I have come across a few people posting photos they’ve taken with film over the last several months, and though mildly impressed, I was a little confused as to WHY. Leave it to photographer Stephanie Bryan, who explained why she chose film during a Q&A at Insta Inspire Retreat, to convert the entire room in 5 minutes. I went home and bought a used Canon Rebel 2000 film camera on Amazon for $35 and some random rolls of film, and I was off! Little did I know there’s so much to learn about film stock, metering, rating, exposure, labs and how to choose one and communicate with them, etc! I was fairly certain my first two rolls I sent in were going to be either all white OR all black, and I wasn’t sure which!
But the experience I had while TAKING this very first roll was worth it. I'll explain about that in a minute.
When I finally got my scans back from Indie Film Lab, I might have shed a little tear. They were beautiful, despite my Fuji Superia 800 film 2 stops overexposed, my guessing without a light meter, and my not quite being sure how to focus my camera. I had just spent hours editing a session from a month before, and then these arrived and they were done. A couple needed straightening. I may have tried to get that 800 ISO grain under control a bit. But otherwise, no culling, no editing, no fretting. They were just...finished.
I even find I LOVE photos I probably would have thrown away. There are some that might never have seen the light of day if I’d take 5 other almost identical shots, but I love them for their authenticity.
Ok, so let's talk about that very first shoot.
With digital, it’s not unusual for me to take hundreds of shots in just a few minutes, constantly looking at the back of the camera, trying to get the kids to do something again or something different. Then I am anxious to get inside, go through those hundreds of shots and find keepers. I’ll spend an hour or two editing and finally have 20-30 shots I love and will never do anything with besides post a few. In the meantime, I’ve missed my kids actually having fun and being kids. I do my best to just capture the moment and be there, but sometimes it’s just more about photography and that’s that.
So when Stephanie Bryan described this exact scenario and said it made her put down her camera for a long time, I think every mom in the room could relate. Then she explained how film fixed all of that.
I was skeptical, but I thought it would be a good challenge, so I jumped on board. Then one day when I was all set, and the light was beautiful and it was warm and summery, I threw some dresses on my girls and pulled their hair into messy ponytails and asked if they’d like to go to a meadow with me. We even decided to bring the dog.
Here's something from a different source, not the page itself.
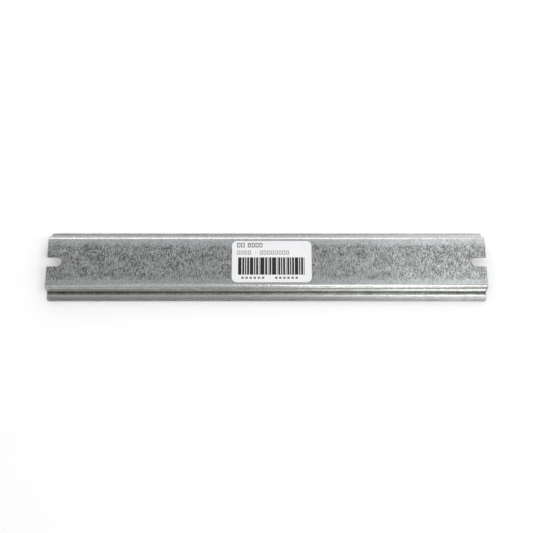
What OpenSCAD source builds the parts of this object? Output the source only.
// Top-hat mounting rail, 35 mm wide and 7.5 mm high, roll-formed from zinc-coated steel strip,
// cut to a short length with an open screw slot in each end. It lies on its two flanges, with
// the web up, and carries a self-adhesive paper label on the back of the web.
//
// Frame: X along the rail, Y across it, Z up. The origin is at the middle of the rail, on the
// plane of the flanges' faces, where it rests.

/* [Rail] */
// Length the rail is cut to
rail_length = 210; // [80:1:1000]
// Width over the two flanges
rail_width = 35; // [32:0.5:50]
// Width over the outside of the channel
channel_width = 27; // [20:0.5:28]
// Height from the flange faces to the back of the web
rail_height = 7.5; // [6:0.5:15]
// Thickness of the coated strip
sheet = 1; // [0.8:0.1:1.5]
// Inside radius of the four bends
bend_radius = 0.8; // [0.4:0.1:1.2]
// Radius on the four corners of the flanges, left by the cropping tool
flange_corner = 1.3; // [0.5:0.1:2]

/* [End slots] */
// Width of each open slot, for an M4 screw
slot_width = 4.8; // [4.3:0.1:6.5]
// Depth of each slot, from the end of the rail to the bottom of its round end
slot_depth = 7; // [5:0.5:15]

/* [Label] */
// Length of the label along the rail
label_length = 38.1; // [20:0.1:60]
// Width of the label across the web
label_width = 21.2; // [10:0.1:22]
// Radius of the label's corners
label_corner = 2.5; // [0.5:0.1:4]
// Thickness of the paper and its adhesive
label_thickness = 0.1; // [0.05:0.01:0.3]
// Distance from the middle of the rail to the middle of the label
label_shift = 2.5; // [-5:0.1:5]

/* [Hidden] */
$fn = 64;
zinc_grey = "#9CA1A1";
paper_white = "#ECECEE";
outer_radius = bend_radius + sheet;
spill = 1; // how far a cutting shape runs past the face that it cuts

// Rectangle of the given size around the origin, with arcs of the given radius for corners
module rounded_rectangle(length, width, radius) {
    square([length - 2 * radius, width], center = true);
    square([length, width - 2 * radius], center = true);
    for (x = [-1, 1], y = [-1, 1])
        translate([x * (length / 2 - radius), y * (width / 2 - radius)])
            circle(r = radius);
}

// Section of one right-angle bend: the quarter of a ring around the origin that lies
// on the side (side_y, side_z), each of them 1 or -1
module bend_section(side_y, side_z) {
    intersection() {
        difference() {
            circle(r = outer_radius);
            circle(r = bend_radius);
        }
        translate([min(0, side_y) * outer_radius, min(0, side_z) * outer_radius])
            square(outer_radius);
    }
}

// Half of the top-hat section, from the middle of the web out to one flange's edge
module half_section() {
    web_end = channel_width / 2 - outer_radius;
    wall_top = rail_height - outer_radius;
    wall_bottom = outer_radius;
    flange_start = channel_width / 2 + bend_radius;

    translate([0, rail_height - sheet])
        square([web_end, sheet]);
    translate([web_end, wall_top])
        bend_section(1, 1);
    translate([channel_width / 2 - sheet, wall_bottom])
        square([sheet, wall_top - wall_bottom]);
    translate([flange_start, wall_bottom])
        bend_section(-1, -1);
    translate([flange_start, 0])
        square([rail_width / 2 - flange_start, sheet]);
}

// The strip bent to its section and run out to the rail's length
module formed_strip() {
    rotate([90, 0, 90])
        linear_extrude(rail_length, center = true)
            union() {
                half_section();
                mirror([1, 0])
                    half_section();
            }
}

// Outline of one open slot, with its round end inside the rail and its mouth at +X
module slot_outline() {
    arc_centre = rail_length / 2 - slot_depth + slot_width / 2;
    translate([arc_centre, 0])
        circle(d = slot_width);
    translate([arc_centre, -slot_width / 2])
        square([rail_length / 2 - arc_centre + spill, slot_width]);
}

module rail() {
    color(zinc_grey)
        difference() {
            intersection() {
                formed_strip();
                linear_extrude(rail_height)
                    rounded_rectangle(rail_length, rail_width, flange_corner);
            }
            for (end = [0, 1])
                mirror([end, 0, 0])
                    translate([0, 0, rail_height - sheet - spill])
                        linear_extrude(sheet + 2 * spill)
                            slot_outline();
        }
}

module label() {
    color(paper_white)
        translate([label_shift, 0, rail_height])
            linear_extrude(label_thickness)
                rounded_rectangle(label_length, label_width, label_corner);
}

rail();
label();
What happened next was pure magic. When I saw something beautiful happening, I took a shot. One. I asked them to sit down for a bit and then just let them kind of talk and play and took a couple more. The dog ran around having the most fun and made them laugh. They hid in the long grass and enjoyed the summer air and being sisters.
Then the roll (24 shots) was done. I didn’t have another camera—not even my phone. I couldn’t look at them or edit when i got home so there was no need to rush. So I sat, and they played, and I watched and played too. Magic, people.
I sent in my film and waited (patience?!). When the scans arrived, they were beautiful. I didn’t wish there were more or that they were different. They were just “perfect.” Just like that.
If that doesn’t make you want to try film, I don’t know what will. I’m not done with digital, but people, I’m pretty sold. Magic!!!